Chaplain Basic Officer Leader Course 21-002 student, Chap. (Capt.) Kelsey Underwood files by to pick up a regimental pin during the Chaplain Corps Regimental Pinning Ceremony at the Chaplain School campus on Fort Jackson Aug. 6. (Photo by Mel Slater)
By Mel Slater, Chaplain Center and School
Chaplain Basic Officer Leader Course 21-002 students moved one step closer to graduation after completion of their capstone field exercise and receiving Chaplain Corps Regimental pins at the Chaplain School campus at Fort Jackson Aug. 6.
The ceremony, usually held outdoors, was held inside due to bad weather. The students had seen their fair share of bad weather while in the field. There was a misty, sprinkling of rain on the first day during the 6-mile road march out to the Chaplain School training area on Aug. 3. The rain increased for most of the morning while students settled in and prepared for their first assignment.
Just as the first phase of the training began, the rain cleared.
Over the next three days the students were challenged with tactical marches, enemy encounters, casualties, displaced villagers, nongovernmental organizations and media personnel during the training. The chaplain students also participated in hasty memorial services to honor dead and wounded.
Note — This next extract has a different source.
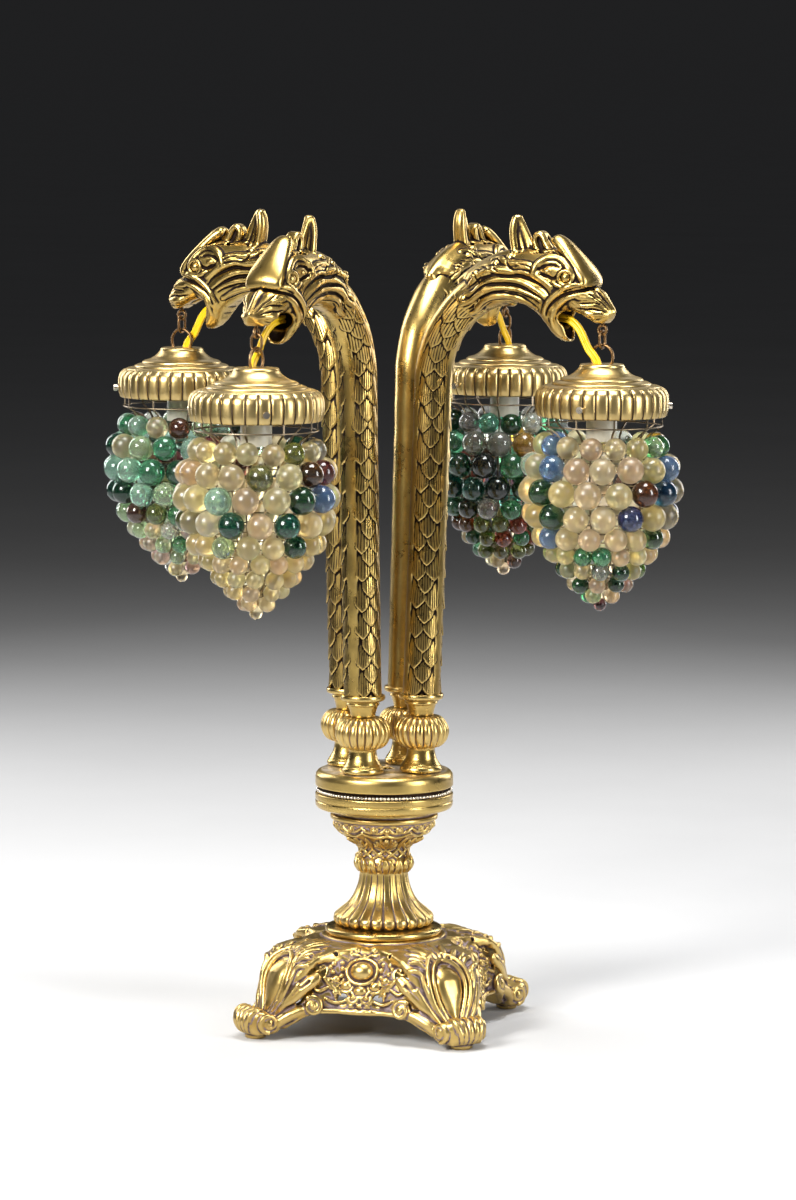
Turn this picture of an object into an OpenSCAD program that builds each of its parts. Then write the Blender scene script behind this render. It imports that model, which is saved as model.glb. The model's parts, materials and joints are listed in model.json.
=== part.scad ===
// Four-arm table lamp: a pierced cast base, a fluted stem and a round drum
// carry four scaled tube arms that end in horned dragon heads. A bead-covered
// wire shade hangs on a link and a ring from each upper jaw.
// Millimetres, +Z up, resting face at Z 0, arms along +X, +Y, -X and -Y.

/* [Base] */
// turn of the feet from the arms, degrees
foot_turn = 62; // [45:1:80]
// radius of the moulded ring on the base casting
ring_r = 44.5; // [42:0.5:48]

/* [Stem] */
// rim radius of the fluted trumpet
trumpet_r = 38.5; // [35:0.5:40]
// flutes on the trumpet
flutes = 24; // [16:1:28]
// outside radius of the drum
drum_r = 52.3; // [50:0.1:55]
// beads in the drum's band
band_beads = 110; // [80:2:112]

/* [Arms] */
// distance of the arm sockets from the middle
socket_u = 32; // [30:1:36]
// outside radius of an arm tube
arm_r = 14; // [12:0.5:15]
// wall of an arm tube
arm_wall = 2.5; // [2:0.5:4]
// radius of the bend at the top of an arm
bend_r = 75; // [70:1:90]
// lobes round an arm knop
knop_lobes = 20; // [16:1:24]

/* [Suspension] */
// distance of the hanging shades from the middle
hang_u = 183; // [175:1:190]
// height of the bottom wire of the jaw eye
eye_z = 530; // [525:1:535]
// wire radius of the links
link_w = 1.0; // [0.8:0.1:1.2]
// wire radius of the cap rings
ring_w = 1.1; // [0.9:0.1:1.3]

/* [Shades] */
// lobes round a gallery
gadroons = 32; // [24:1:36]
// outside radius of a gallery
gallery_r = 49.3; // [47:0.1:51]
// upright wires in a cage, in pairs
cage_pairs = 5; // [4:1:8]
// wire radius of a cage
cage_w = 0.6; // [0.5:0.1:0.9]

/* [Hidden] */
$fn = 48;
// arm centreline: leaning tube, bend, short neck
lean = 2.12;
arm_z0 = 250;
arm_z1 = 493;
arm_u1 = socket_u + 9;
arm_u0 = arm_u1 - (arm_z1 - arm_z0) * tan(lean);
arm_len = (arm_z1 - arm_z0) / cos(lean);
neck_dir = 18;
bend_a = 90 - lean - neck_dir;
// end of the bend
bend_u = arm_u1 + bend_r * (cos(lean) - sin(neck_dir));
bend_z = arm_z1 + bend_r * (cos(neck_dir) - sin(lean));
// link: wire centres of its top and bottom arcs
link_top = eye_z + 2.4;
link_bot = link_top - 12.4;
link_half = 4.3;
// cap ring
hoop_r = 8.9;
hoop_z = link_bot + link_w + ring_w + 0.2 - hoop_r;
// bead rows: radius of the row, height, bead radius, count, tilt of the surface
rows = [
  [42.5, 449.0, 8.7, 15, 12],
  [49.5, 433.5, 10.0, 15, 8],
  [51.5, 416.0, 10.4, 15, 0],
  [49.0, 398.5, 10.0, 15, -10],
  [43.0, 382.5, 8.8, 15, -24],
  [35.5, 369.5, 7.3, 15, -34],
  [27.0, 358.0, 6.9, 12, -38],
  [18.5, 347.5, 6.5, 8, -42],
  [9.5, 338.5, 6.1, 4, -48]
];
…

“Capstone challenged our operational adaptability as future chaplains to provide religious support and advise the commander within an ever-changing environment,” said student, Chap. (Capt.) Kelsey Underwood. “The varied lanes at (the exercise) revealed student strengths and growth areas as they prepare to nurture the living, care for the wounded, and honor the fallen within large-scale combat operations.”
Chaplain School Historian, Dan Fitzpatrick also provided a lesson to the students on a major battle from World War II.
“I provided the students the background and actions taken at the Malmedy Massacre on Dec. 17, 1944. This was the historical vignette used in the Ethical Lane exercise they participated in prior to my station,” said Fitzpatrick. “After that we would have discussions on war crimes in general.”
Other Chaplain School Soldiers and civilians provided assistance as role players during the exercise as technical staff and role players and in other many ways to make the exercise a success.
Chaplain School Commandant, Chap. (Col.) James Palmer, Jr. thanked them for their participation.
“I, as the commandant, want to thank all the cadre for what they’ve done to get you all to this point,” Palmer said.
The Soldiers successfully completed the exercise and returned to the Chaplain School campus Aug. 5.The next day the students were gathered together with school cadre to participate in the pinning ceremony.
The commandant shared the significance of the pinning ceremony with the students.
“So first let me just say congratulations to each and every one of you,” Palmer said. “This pinning ceremony is a big deal. It is really significant. It says that you have met all of the requirements to become officially called Army chaplains. Matter of fact just give yourselves a round of applause.”
Palmer then welcomed the chaplain students to the Chaplain Corps Regiment.
“Really this is just a culmination of all the hard work and dedication that you have put in to reach this point.” Palmer said. “And I want to say that I am extremely proud of you and proud to be a part of your journey. This is an opportunity for us to welcome you into the Regiment.”
As part of the ceremony the students filed by a table and picked up a regimental pin and returned to the formation.
The commandant and other members of the school cadre then proceeded to place the regimental pins on the uniforms of the new members of the team.
“The regimental pinning ceremony signifies our official initiation into the proud history of the Army Chaplain Corps,” said Underwood
Soldiers from the 3/321 Reserve Training Battalion, South Carolina National Guard, also received recognition for their support of the exercise. Three Soldiers received Army Achievement Medals while nine Soldiers received coins from the commandant.
The Soldiers of the 3/321 played a number of roles during the exercise to include enemy forces, citizens of the foreign country, casualties, media reporters and NGO personnel.
“We’re all a team and we cannot make it without one another. So, I want to thank these fine Soldiers for what they’ve done to support the team to get us to this point,” Palmer said.